In her wonderful book “What would animals say if we asked the right questions?” French philosopher and ethologist Vinciane Despret examines the way we think about animal behaviours, in a series of insightful, thought-provoking and often hilarious essays. For instance, there’s the anecdote about wild macaques in Indonesia stealing a professional photographer’s camera, then returning it to him several weeks later, complete with hundreds of pictures they had taken of each other. Oh, and the zoo monkey who feigned a debilitating illness over several days in order to fool and ultimately catch (and then pluck and release!) a crow that persisted in stealing the monkey’s food.
Here are a few of Vinciane’s ideas about livestock at work from the chapter entitled “W for Work”:
- It is hard to see the evidence for cooperative work when things are going well—it just looks easy. It’s the contrast, when animals choose to disobey or refuse to cooperate, that illuminates the deep and pervasive engagement in their work. It is precisely the willingness of the animals to cooperate that makes farming possible, and their work invisible.
- But is cooperation work? Do animals really choose to work, or are they simply reacting? This is a harder proposition to explore, because of the subtlety of eliciting motivation. Vinciane argues that collaborative work is an expression of “recognition”, in the sense of recognising the usefulness and integrity, or beauty, of the work, but also recognising the bond between those working. To the extent that a bond is formed between animal and human partners in work, Vinciane argues animals are choosing to work.
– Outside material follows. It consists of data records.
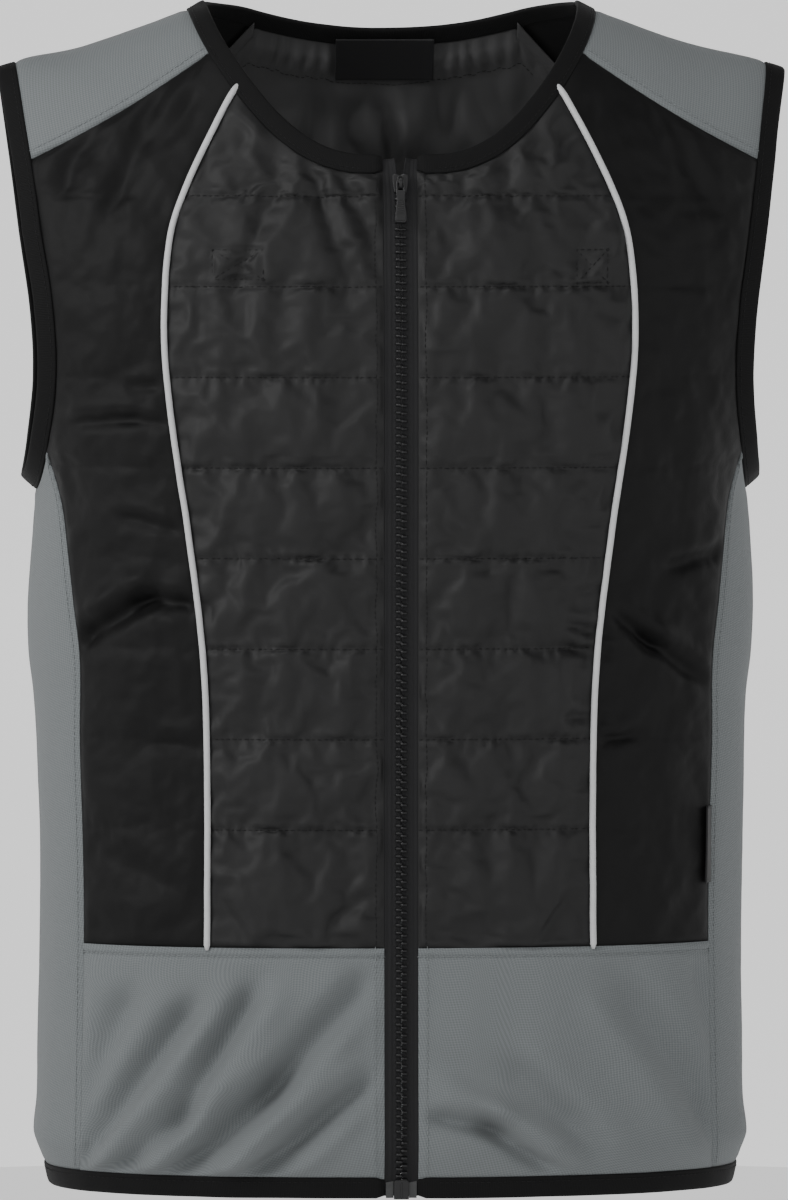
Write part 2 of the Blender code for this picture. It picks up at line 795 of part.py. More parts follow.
def armhole_binding(side, name, material, collection):
    """Band round an armhole, which turns outwards under the arm."""
    corner = armhole_turn(-SEAM_AT_ARMHOLE)
    upper = even_levels(corner, 0.0, (ARMHOLE_STEPS - PANEL_COLUMNS) // 2)
    turns = upper[:-1] + even_levels(2 * math.pi - corner, corner, PANEL_COLUMNS)
    turns += [2 * math.pi - turn for turn in reversed(upper[:-1])]
    sheet = band_sheet(armhole_at, turns, ARMHOLE_BAND, flare=ARMHOLE_FLARE, side=side)
    return add_cloth(name, sheet, BAND_WALL, 0, material, collection)


def hem_binding(name, material, collection):
    """Elastic band round the hem, open at the zip."""
    z = -(LENGTH - HEM_BAND)
    gap = angle_round(ZIP_HALF_WIDTH, z, False)

    def place(u, v):
        angle = mix(gap, 2 * math.pi - gap, u)
        level = z - SEAM_GAP - v * (HEM_BAND - SEAM_GAP)
        point = body_round(angle, level)
        crown = BAND_CROWN * 4 * v * (1 - v) - PLAIN_WALL / 2
        return point + outward(point) * crown

    sheet = lay_sheet(HEM_STEPS, 2, place)
    return add_cloth(name, sheet, BAND_WALL, 0, material, collection)


def to_mesh_piece(curve, name, material, collection):
    """A curve's tube as a closed mesh."""
    source = bpy.data.objects.new(name, curve)
    collection.objects.link(source)
    evaluated = source.evaluated_get(bpy.context.evaluated_depsgraph_get())
    mesh = bpy.data.meshes.new_from_object(evaluated)
    bpy.data.objects.remove(source)
    bpy.data.curves.remove(curve)
    welded = bmesh.new()
    welded.from_mesh(mesh)
    bmesh.ops.remove_doubles(welded, verts=welded.verts, dist=CLEARANCE / 100)
    welded.to_mesh(mesh)
    welded.free()
    mesh.materials.clear()
    return add_piece(name, mesh, material, collection)


def tube(name, points, radius, resolution):
    """A poly curve with a round section and closed ends."""
    curve = bpy.data.curves.new(name, "CURVE")
    curve.dimensions = "3D"
    curve.bevel_depth = radius
    curve.bevel_resolution = resolution
    curve.use_fill_caps = True
    spline = curve.splines.new("POLY")
    spline.points.add(len(points) - 1)
    for place, point in zip(spline.points, points):
        place.co = (*point, 1.0)
    return curve


def piping(side, name, material, collection):
    """Round cord in the seam between the two front panels."""
    top = piping_top() - SEAM_GAP
    bottom = -LOWER_SEAM + SEAM_GAP
    points = []
    for step in range(PIPING_STEPS + 1):
        z = mix(top, bottom, step / PIPING_STEPS)
        point = body(side * seam_x(PIPING_SEAM, z), z, False)
        points.append(point + outward(point) * PIPING_STAND)
    curve = tube(name, points, PIPING_RADIUS, 1)
    piece = to_mesh_piece(curve, name, material, collection)
    piece.data.shade_smooth()
    return piece


def zip_strip(name, near, far, top, bottom, stand, wall, material, collection):
    """A strip down the front between two distances from the middle, at a height off it."""
    def place(u, v):
        point = body(mix(near, far, u), mix(bottom, top, v), False)
        return point + outward(point) * stand

    sheet = lay_sheet(1, ZIP_STEPS, place)
    return add_cloth(name, sheet, wall, -1, material, collection)


def slider_frame():
    """Places the zip's slider: its middle, with local -Y off the chest and Z up along it."""
    z = neck_z(0, False) - SLIDER_DROP
    point = body(0, z, False)
    off = outward(point)
    up = (body(0, z + 0.005, False) - body(0, z - 0.005, False)).normalized()
    across = up.cross(off)
    turn = Matrix((across, -off, up)).transposed().to_4x4()
    return Matrix.Translation(point) @ turn


def box_mesh(name, low, high):
    """A block between two corners."""
    block = bmesh.new()
    bmesh.ops.create_cube(block, size=1.0)
    for vert in block.verts:
        share = vert.co + Vector((0.5, 0.5, 0.5))
        vert.co = Vector([mix(low[axis], high[axis], share[axis]) for axis in range(3)])
    mesh = bpy.data.meshes.new(name)
    block.to_mesh(mesh)
    block.free()
    return mesh


def round_edges(piece, width):
    soften = piece.modifiers.new("edges", "BEVEL")
    soften.width = width
    soften.segments = 1
    soften.limit_method = "ANGLE"


def combine(piece, other, operation):
    """Join or cut a piece with another exactly, and apply it."""
    step = piece.modifiers.new(operation.lower(), "BOOLEAN")
    step.operation = operation
    step.solver = "EXACT"
    step.object = other


def slider_face():
    return -(CHAIN_STAND + CLEARANCE + SLIDER_WALL)


def pull_axis():
    """Where the pull's bar lies in the slider's frame."""
    return Vector((0, slider_face() - PULL_WALL / 2 - CLEARANCE - PULL_BAR / 4, 0))


def zip_slider(name, material, collection, cutters):
    """Slider plate with the loop that holds the pull."""
    half_x = SLIDER_WIDTH / 2
    half_z = SLIDER_HEIGHT / 2
    back = -(CHAIN_STAND + CLEARANCE)
    plate = add_piece(name, box_mesh(name, (-half_x, slider_face(), -half_z), (half_x, back, half_z)),
                      material, collection)
    round_edges(plate, SLIDER_WALL / 4)
    axis = pull_axis()
    points = [Vector((0, slider_face() + SLIDER_WALL / 2, BRIDGE_RADIUS))]
    arc_steps = 8
    for step in range(arc_steps + 1):
        turn = math.pi * step / arc_steps
        points.append(axis + BRIDGE_RADIUS * Vector((0, -math.sin(turn), math.cos(turn))))
    points.append(Vector((0, slider_face() + SLIDER_WALL / 2, -BRIDGE_RADIUS)))
    loop = to_mesh_piece(tube("bridge", points, BRIDGE_WIRE, 1), "bridge", material, cutters)
    loop.hide_render = True
    loop.display_type = "WIRE"
    combine(plate, loop, "UNION")
    plate.matrix_world = slider_frame()
    loop.matrix_world = slider_frame()
    return plate


def zip_pull(name, material, collection, cutters):
    """Pull tab that swings on the slider's loop, its origin on the bar's axis."""
    half = PULL_WIDTH / 2
    low = (-half, -PULL_WALL / 2, -PULL_LENGTH)
    high = (half, PULL_WALL / 2, PULL_BAR / 2)
    pull = add_piece(name, box_mesh(name, low, high), material, collection)
    window_half = PULL_WINDOW_WIDTH / 2
    window_low = (-window_half, -PULL_WALL, -PULL_BAR / 2 - PULL_WINDOW)
    window_high = (window_half, PULL_WALL, -PULL_BAR / 2)
    window = add_piece("pull_window", box_mesh("pull_window", window_low, window_high),
                       material, cutters)
    window.hide_render = True
    window.display_type = "WIRE"
    combine(pull, window, "DIFFERENCE")
    round_edges(pull, PULL_WALL / 6)
    place = slider_frame() @ Matrix.Translation(pull_axis())
    pull.matrix_world = place
    window.matrix_world = place
    return pull


def zip_box(name, material, collection):
    """Box at the zip's lower end, in front of the tapes' ends."""
    top = -LENGTH + BOX_HEIGHT
    point = body(0, -LENGTH + BOX_HEIGHT / 2, False)
    half = BOX_WIDTH / 2
    low = (-half, point.y - BOX_WALL / 2, -LENGTH)
    high = (half, point.y + BOX_WALL / 2, top)
    piece = add_piece(name, box_mesh(name, low, high), material, collection)
    round_edges(piece, BOX_WALL / 8)
    return piece


def neck_label(name, material, collection):
    """Label inside the back of the neck, hanging from its band."""
    depth = QUILTED_WALL + CLEARANCE

    def place(u, v):
        x = mix(-0.5, 0.5, u) * NECK_LABEL_WIDTH
        top = neck_z(x, True) - SEAM_GAP
        point = body(x, top - (1 - v) * NECK_LABEL_HEIGHT, True)
        return point - outward(point) * depth

    sheet = lay_sheet(8, 3, place)
    return add_cloth(name, sheet, LABEL_WALL, -1, material, collection)


def side_label(name, material, collection):
    """Small label in the left side seam, lying forward over the quilting."""
    def place(u, v):
        z = -SIDE_LABEL_TOP - (1 - v) * SIDE_LABEL_HEIGHT
        x = beside(seam_x(SIDE_SEAM, z), z, -SEAM_GAP / 2 - (1 - u) * SIDE_LABEL_WIDTH)
        point = body(x, z, False)
        return point + outward(point) * (CLEARANCE + LABEL_WALL + PUFF * (1 - u) * 0.8)

    sheet = lay_sheet(2, 4, place)
    return add_cloth(name, sheet, LABEL_WALL, -1, material, collection)


def build():
    clear_scene()
    vest = bpy.data.collections.new("cooling_vest")
    cutters = bpy.data.collections.new("cutters")
    for collection in (vest, cutters):
        bpy.context.scene.collection.children.link(collection)
    finish = make_finishes()
    for side, hand in ((1, "left"), (-1, "right")):
        front_centre(side, "front_centre_" + hand, finish["black_nylon"], vest)
        front_side(side, "front_side_" + hand, finish["black_nylon"], vest)
        piping(side, "piping_" + hand, finish["silver_piping"], vest)
        yoke(side, "yoke_" + hand, finish["grey_knit"], vest)
        side_panel(side, "side_panel_" + hand, finish["grey_knit"], vest)
        front_band(side, "front_band_" + hand, finish["grey_knit"], vest)
        armhole_binding(side, "armhole_binding_" + hand, finish["black_binding"], vest)
        zip_strip("zip_tape_" + hand, side * CLEARANCE, side * (ZIP_HALF_WIDTH + TAPE_OVERLAP),
                  neck_z(0, False) - SEAM_GAP, -(LENGTH - HEM_BAND) + CLEARANCE,
                  -(QUILTED_WALL + CLEARANCE), TAPE_WALL, finish["zip_tape"], vest)
    back_panel("back_panel", finish["black_nylon"], vest)
    back_band("back_band", finish["grey_knit"], vest)
    neck_binding("neck_binding", finish["black_binding"], vest)
    hem_binding("hem_binding", finish["black_binding"], vest)
    zip_strip("zip_chain", -CHAIN_HALF_WIDTH, CHAIN_HALF_WIDTH,
              neck_z(0, False) - SLIDER_DROP, -(LENGTH - HEM_BAND) + CLEARANCE,
              CHAIN_STAND, CHAIN_WALL, finish["black_plastic"], vest)
    zip_slider("zip_slider", finish["black_plastic"], vest, cutters)
    zip_pull("zip_pull", finish["black_plastic"], vest, cutters)
    zip_box("zip_box", finish["black_plastic"], vest)
    neck_label("neck_label", finish["black_label"], vest)
    side_label("side_label", finish["black_label"], vest)


build()
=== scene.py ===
"""Looks of the cooling vest: quilted nylon, plain knit, bound edges, corded piping, moulded zip.

Metres, +Z up, the front facing -Y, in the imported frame. The sizes and tables that shape the
body repeat those of the part's source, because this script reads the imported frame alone.
"""
import math
from collections import namedtuple
from functools import lru_cache

import bmesh
import bpy
import numpy as np
from mathutils import Matrix, Vector, noise


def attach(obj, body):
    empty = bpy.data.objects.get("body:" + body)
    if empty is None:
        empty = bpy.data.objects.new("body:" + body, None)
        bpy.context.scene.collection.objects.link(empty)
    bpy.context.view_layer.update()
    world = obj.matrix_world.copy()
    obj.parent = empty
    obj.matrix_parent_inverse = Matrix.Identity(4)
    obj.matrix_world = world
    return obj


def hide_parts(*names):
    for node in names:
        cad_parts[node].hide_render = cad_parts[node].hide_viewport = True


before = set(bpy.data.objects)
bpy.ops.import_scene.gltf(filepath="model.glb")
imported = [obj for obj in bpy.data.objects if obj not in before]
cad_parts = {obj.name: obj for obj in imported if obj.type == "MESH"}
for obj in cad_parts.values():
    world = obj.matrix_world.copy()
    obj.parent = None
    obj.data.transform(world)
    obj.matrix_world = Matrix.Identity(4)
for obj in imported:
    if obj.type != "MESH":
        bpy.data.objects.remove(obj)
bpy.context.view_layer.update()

# The body of the vest
LENGTH = 0.675                # from the shoulders down to the hem
CHEST_HALF_WIDTH = 0.212
CHEST_HALF_DEPTH = 0.122
BODY_ROUNDNESS = 2.4          # 2 is an ellipse from above, more is squarer
DOME_FOOT = 0.250             # how far down the body starts to close towards the shoulders
DOME_ROUNDNESS = 2.3          # the same as BODY_ROUNDNESS, seen from the side
SHOULDER_FALL = 0.0378
SHOULDER_HALF_WIDTH = 0.2205
BACK_EASE = 0.20              # how far out the back's shoulder line is eased, of that width

# Its openings and seams
NECK_HALF_WIDTH = 0.1186
NECK_FRONT = 0.1045
NECK_BACK = 0.074
NECK_FRONT_ROUNDNESS = 2.7
NECK_BACK_ROUNDNESS = 2.1
ARMHOLE_BOTTOM = 0.2678
SEAM_AT_ARMHOLE = 0.2448
LOWER_SEAM = 0.530
QUILT_TOP = 0.0965
QUILT_PITCH = 0.0522
QUILT_ROWS = 8
LAST_ROW = QUILT_TOP + (QUILT_ROWS - 1) * QUILT_PITCH
YOKE_FRONT_AT_NECK = 0.1079
YOKE_BACK_AT_NECK = 0.077
YOKE_FRONT_AT_ARM = 0.0757
YOKE_BACK_AT_ARM = 0.100
YOKE_FRONT_BOW = 0.003
YOKE_BACK_BOW = 0.012

# Cloth
CELL = 0.0033                 # between the threads of a quilted panel's simulated grid
BACK_CELL = 0.0046
KNIT_CELL = 0.0045
QUILTED_WALL = 0.0026
EDGE_WALL = 0.0012            # of a quilted panel where it is sewn down
KNIT_WALL = 0.0011
THINNEST_PAD = 0.0010         # between the nylon and its lining, where the nylon is dented in
PUFF = 0.0034                 # how far the filling swells between the stitch rows
LINING_PUFF = 0.0012
LINING_SEAM = 0.0255          # from the back's neck edge down to the stitched row in its lining
SEAM_TOPSTITCH = 0.0052       # from the lower seam down to its row of stitches
TOPSTITCH_DIP = 0.0007
TOPSTITCH_WIDTH = 0.0016
SEAM_LIFT = 0.00055           # of the layers folded back between that row and the seam
SEAM_LIFT_WIDTH = 0.0015
SIDE_TOPSTITCH = 0.0040
YOKE_TOPSTITCH = 0.0050
STITCH_DIP = 0.0010           # how far a row of stitches pulls the cloth in
SEAM_ROLL = 0.0014            # how far a panel's edge rolls down into its seam
SEAM_ROLL_WIDTH = 0.0016
FOLD_DEPTH = 0.0060
FOLD_WIDTH = 0.0200
FOLD_RIDGE = 0.45             # of the roll of cloth above a fold's valley, as a share of its depth

# How far in from a panel's edge its shape eases down to the seam
FILLING_EASE = 0.006
FOLD_EASE = 0.0045
PUCKER_EASE = 0.004
PAD_EASE = 0.008
KNIT_EASE = 0.006

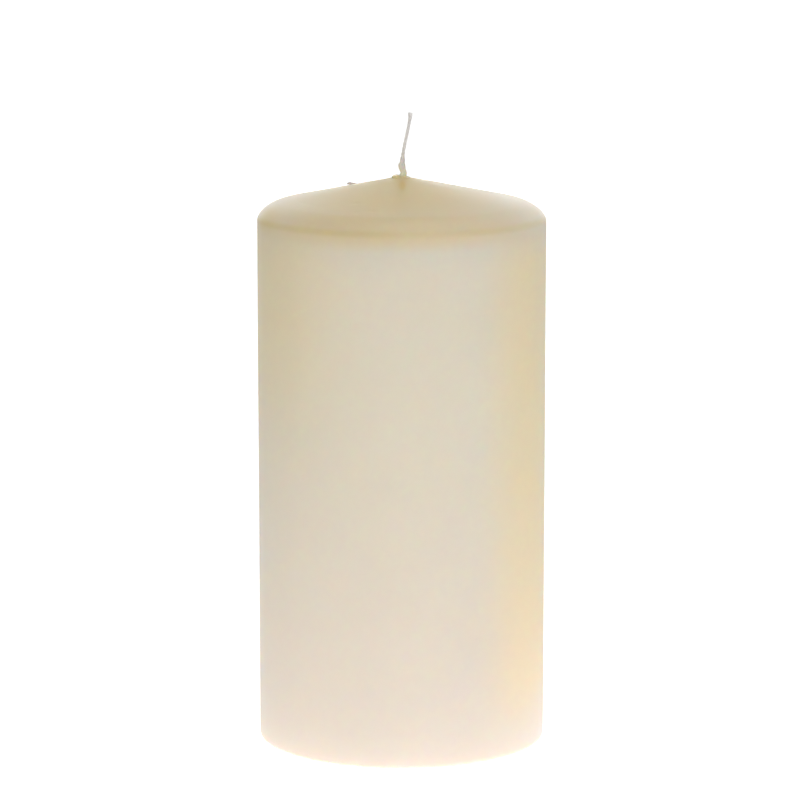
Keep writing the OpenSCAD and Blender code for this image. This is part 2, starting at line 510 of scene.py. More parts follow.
# %% Skin of wax on the wick
skin_turns = np.linspace(0, 2 * math.pi, 56, endpoint=False)[None, :]
skin_h = np.linspace(-0.15 * MM, 5.4 * MM, 96)[:, None]
hug = np.zeros((skin_h.shape[0], skin_turns.shape[1]))
for k in range(STRANDS):
    middle_u, middle_v = strand_path(k, skin_h)
    hug = np.maximum(hug, middle_u * np.cos(skin_turns) + middle_v * np.sin(skin_turns))
hug = hug + np.hypot(strand_w / 2 * np.cos(skin_turns), strand_t / 2 * np.sin(skin_turns))
plain = flat_reach(skin_turns, wick_w, wick_t)
film = 0.035 * MM * waves(skin_turns, skin_h, 10, 6, 1.1 * MM, wick_seed)
foot = 0.34 * MM * np.exp(-np.maximum(skin_h, 0) / (0.85 * MM))
facing = np.mod(skin_turns + turn_at(skin_h), 2 * math.pi) - math.pi
lump = 0.40 * MM * np.exp(-(facing / 0.6) ** 2 - ((skin_h - 2.6 * MM) / (0.85 * MM)) ** 2)
edge_h = (4.85 + 0.25 * np.sin(skin_turns + 2.1) + 0.18 * np.sin(3 * skin_turns + 0.4)) * MM
dive = 0.22 * MM * eased((skin_h - edge_h) / (0.45 * MM))
reach = 0.5 * hug + 0.5 * plain + film + foot + lump - dive
skin = place_in_wick(skin_h, reach * np.cos(skin_turns), reach * np.sin(skin_turns))
wick_skin = ring_mesh("wick_wax_skin", [skin])
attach(wick_skin, "root")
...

- Asking the question “Do animals work?” requires us to to examine our own human definition of work, which may not be a particularly good match for what animals do that could be called work. In one of her Billabong books, Australian author Mary Grant Bruce gives these lines to her main character Norah: "Work here [on the station] isn't just giving people jobs. It's life. It's sharing our life--doing all the things we do. Our work is full of odd jobs, and we all help each other and make a joke out of most of them." I'd like to think that's an apt description for my animals.
These ideas resonate with me, not least because they give me a framework to think about the many moments of interaction—“recognition” in Vinciane’s meaning—between me and individual animals, and with the flock as a whole. The bond of working together to a common goal—their health and well-being that turns into fibre for me to sell—is an ongoing amazement and source of joy. And the ideas also resonate because I've come to learn the truth of Norah's words--work is just life, lived with enjoyment, and sharing the fun with all who are involved in the work, animals included!
Because I spend hours at a time with the flock, I see many examples of the two faces of recognition: cooperation and resistance. A recent, particularly acute example of resistance took place when the sheep had to go back into the shed in preparation for shearing, just a day after they’d been there for crutching. Two days earlier, my special sheep willingly followed me right into the shed in preparation for crutching, eventually bringing the rest of the flock with them without undue pressure from the dogs or from me.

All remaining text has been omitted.